* [Stated goal]
Copy out each line exactly as it appears.

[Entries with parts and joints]
######
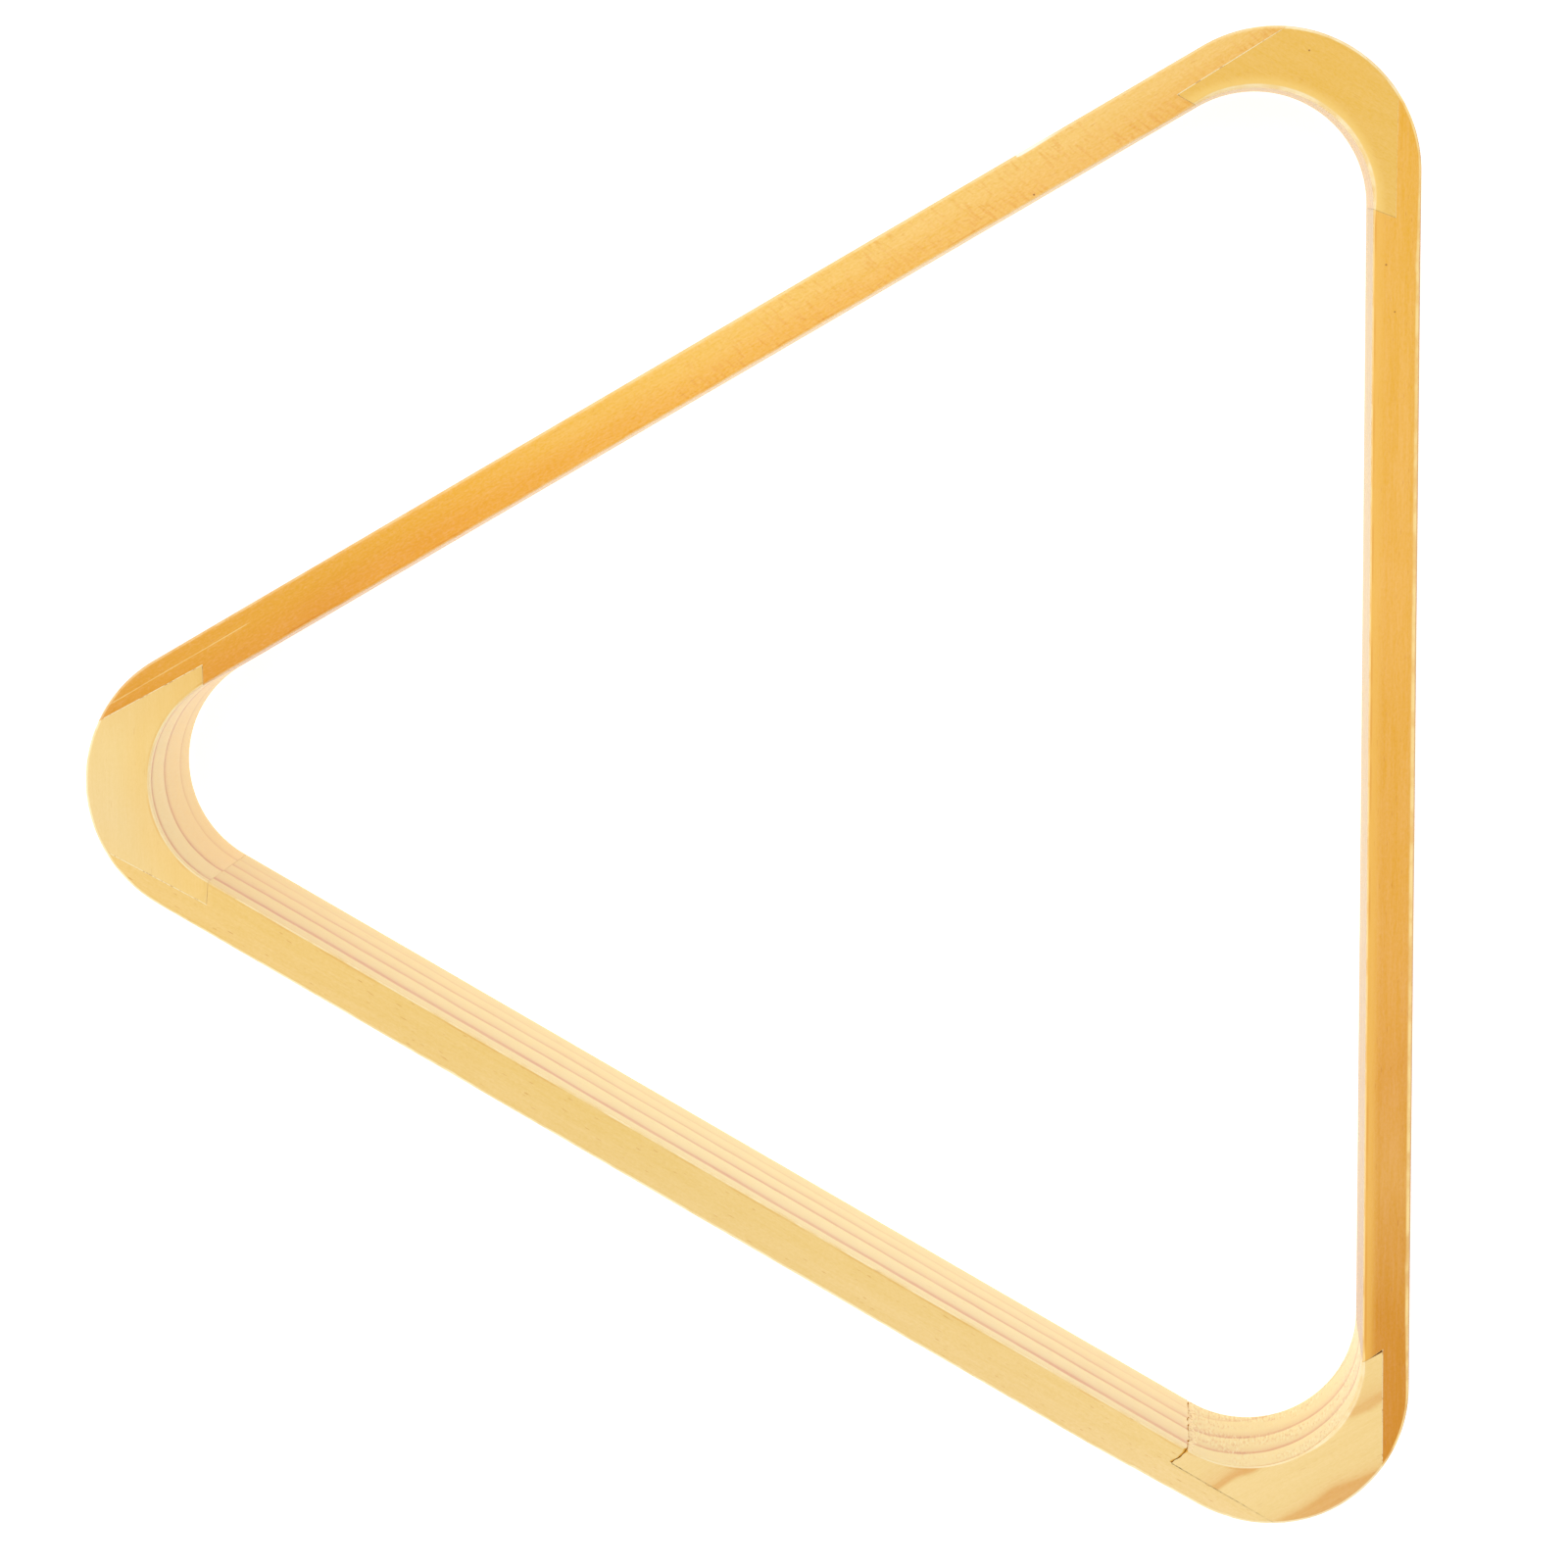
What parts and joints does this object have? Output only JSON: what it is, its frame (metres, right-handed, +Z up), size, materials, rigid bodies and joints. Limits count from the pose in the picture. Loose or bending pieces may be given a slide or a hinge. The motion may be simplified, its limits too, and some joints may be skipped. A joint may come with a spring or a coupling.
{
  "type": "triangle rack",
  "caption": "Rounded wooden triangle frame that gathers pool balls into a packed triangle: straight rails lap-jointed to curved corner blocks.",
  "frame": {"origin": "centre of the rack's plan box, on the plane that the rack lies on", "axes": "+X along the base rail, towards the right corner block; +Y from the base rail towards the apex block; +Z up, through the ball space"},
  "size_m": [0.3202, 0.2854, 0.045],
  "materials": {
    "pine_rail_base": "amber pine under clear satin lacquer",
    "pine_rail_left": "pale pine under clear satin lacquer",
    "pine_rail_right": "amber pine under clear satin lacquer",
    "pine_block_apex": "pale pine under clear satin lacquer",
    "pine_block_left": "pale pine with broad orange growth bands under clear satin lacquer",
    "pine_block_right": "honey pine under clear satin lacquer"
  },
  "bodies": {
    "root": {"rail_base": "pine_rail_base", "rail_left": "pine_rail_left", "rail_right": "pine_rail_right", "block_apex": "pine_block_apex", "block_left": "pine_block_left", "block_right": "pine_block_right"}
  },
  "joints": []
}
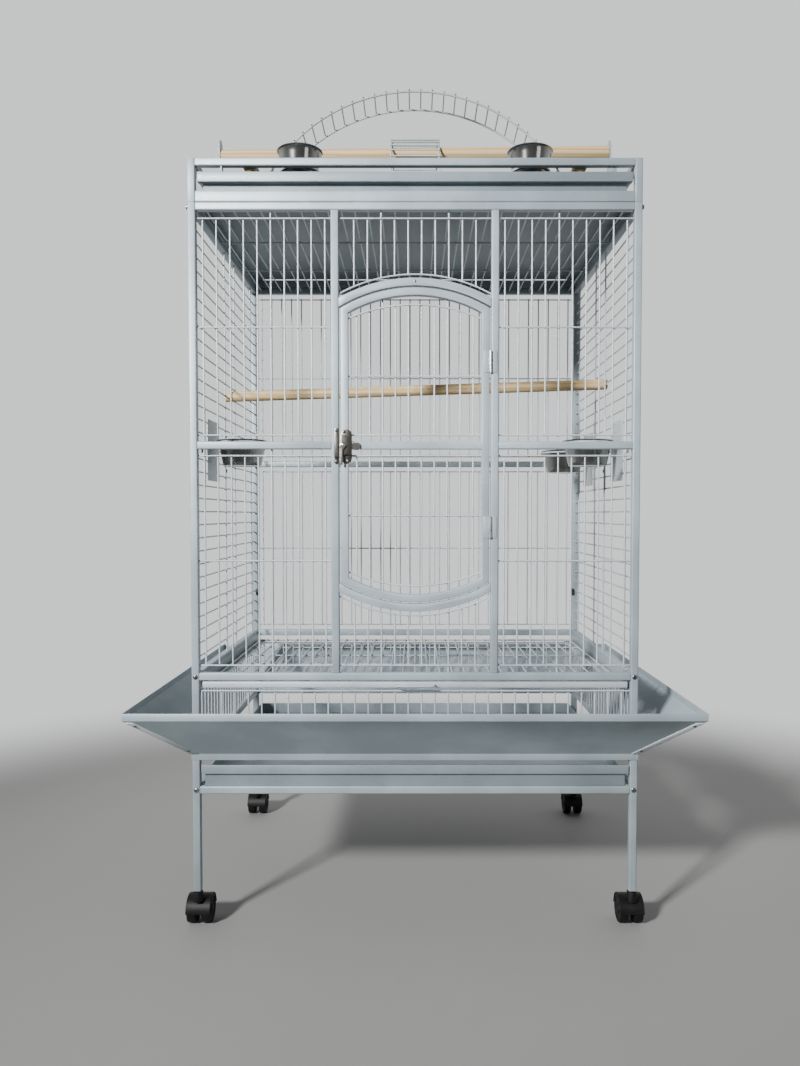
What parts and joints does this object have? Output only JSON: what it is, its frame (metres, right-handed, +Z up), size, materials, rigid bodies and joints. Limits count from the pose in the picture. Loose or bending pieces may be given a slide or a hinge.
######
* [Finished task]
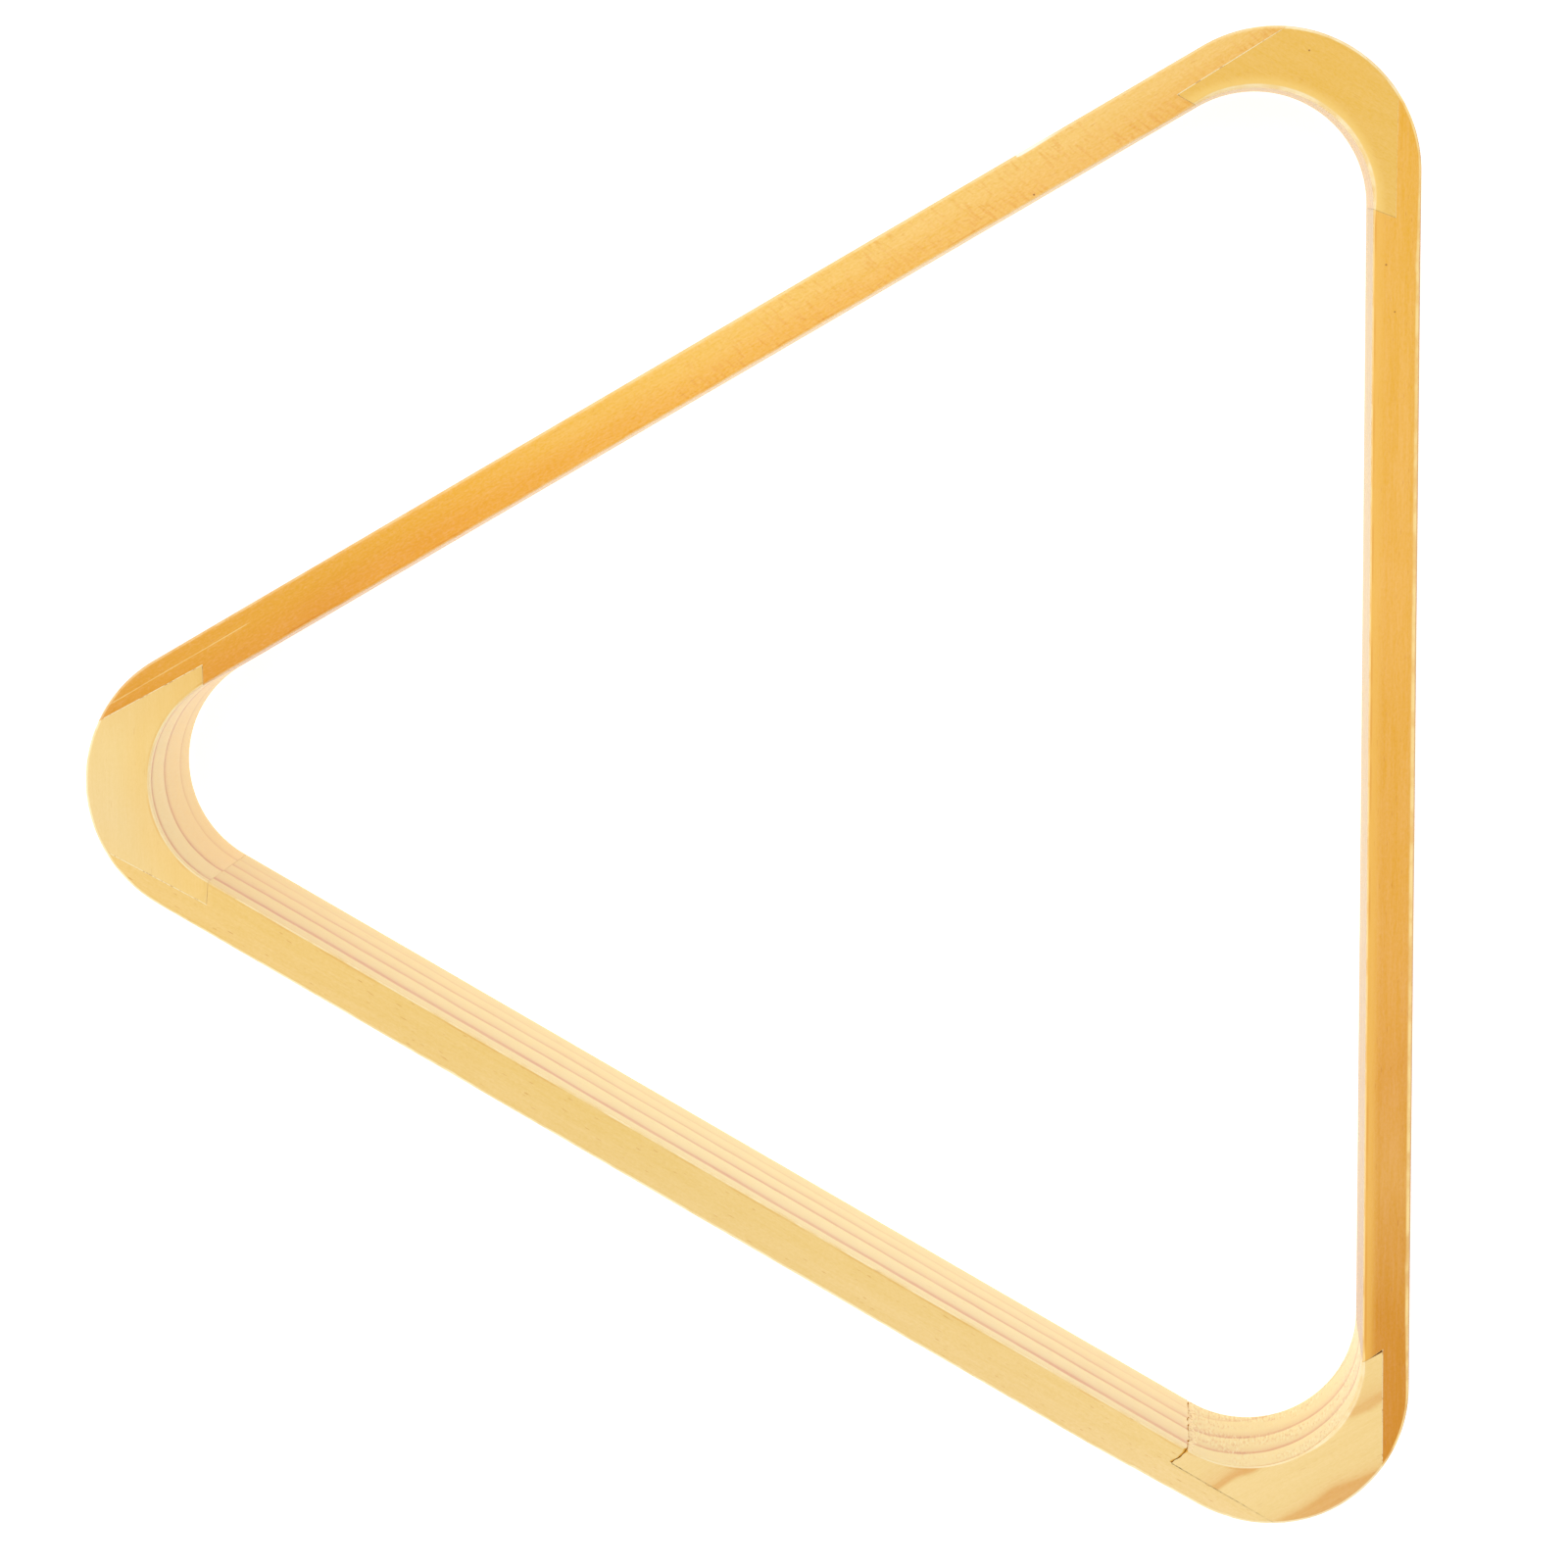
What parts and joints does this object have? Output only JSON: what it is, its frame (metres, right-handed, +Z up), size, materials, rigid bodies and joints. Limits count from the pose in the picture. Loose or bending pieces may be given a slide or a hinge. The motion may be simplified, its limits too, and some joints may be skipped. A joint may come with a spring or a coupling.
{
  "type": "triangle rack",
  "caption": "Rounded wooden triangle frame that gathers pool balls into a packed triangle: straight rails lap-jointed to curved corner blocks.",
  "frame": {"origin": "centre of the rack's plan box, on the plane that the rack lies on", "axes": "+X along the base rail, towards the right corner block; +Y from the base rail towards the apex block; +Z up, through the ball space"},
  "size_m": [0.3202, 0.2854, 0.045],
  "materials": {
    "pine_rail_base": "amber pine under clear satin lacquer",
    "pine_rail_left": "pale pine under clear satin lacquer",
    "pine_rail_right": "amber pine under clear satin lacquer",
    "pine_block_apex": "pale pine under clear satin lacquer",
    "pine_block_left": "pale pine with broad orange growth bands under clear satin lacquer",
    "pine_block_right": "honey pine under clear satin lacquer"
  },
  "bodies": {
    "root": {"rail_base": "pine_rail_base", "rail_left": "pine_rail_left", "rail_right": "pine_rail_right", "block_apex": "pine_block_apex", "block_left": "pine_block_left", "block_right": "pine_block_right"}
  },
  "joints": []
}
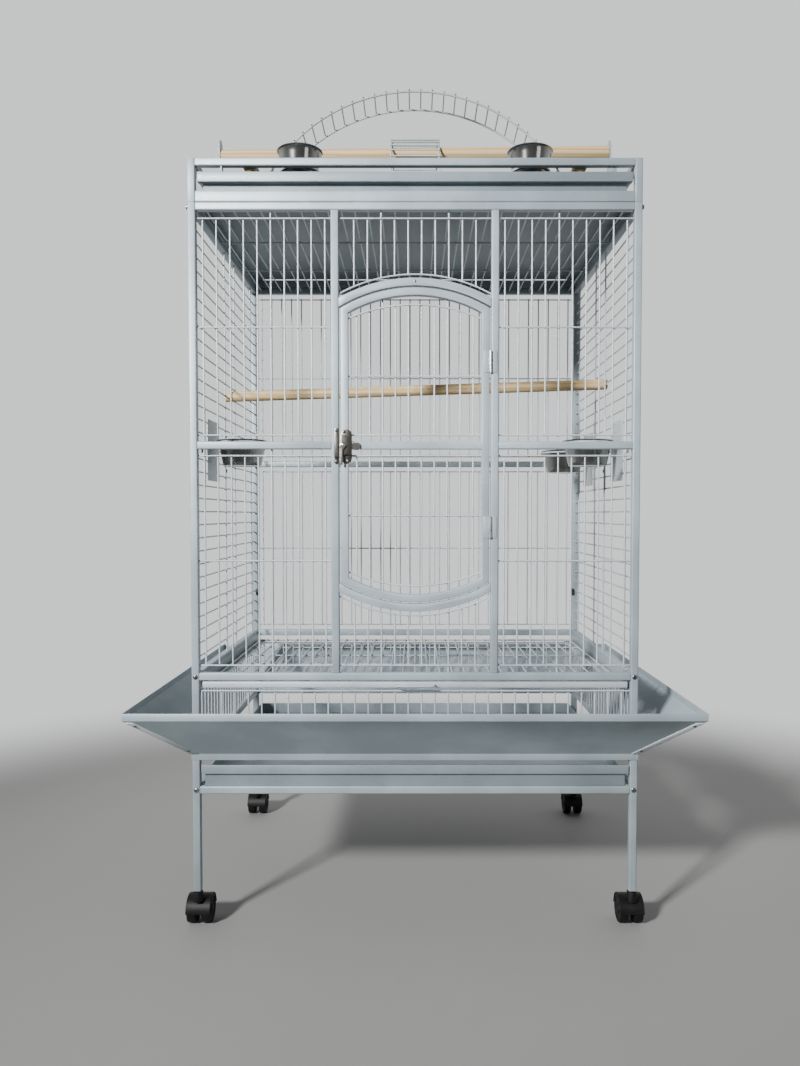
What parts and joints does this object have? Output only JSON: what it is, its frame (metres, right-handed, +Z up), size, materials, rigid bodies and joints. Limits count from the pose in the picture. Loose or bending pieces may be given a slide or a hinge.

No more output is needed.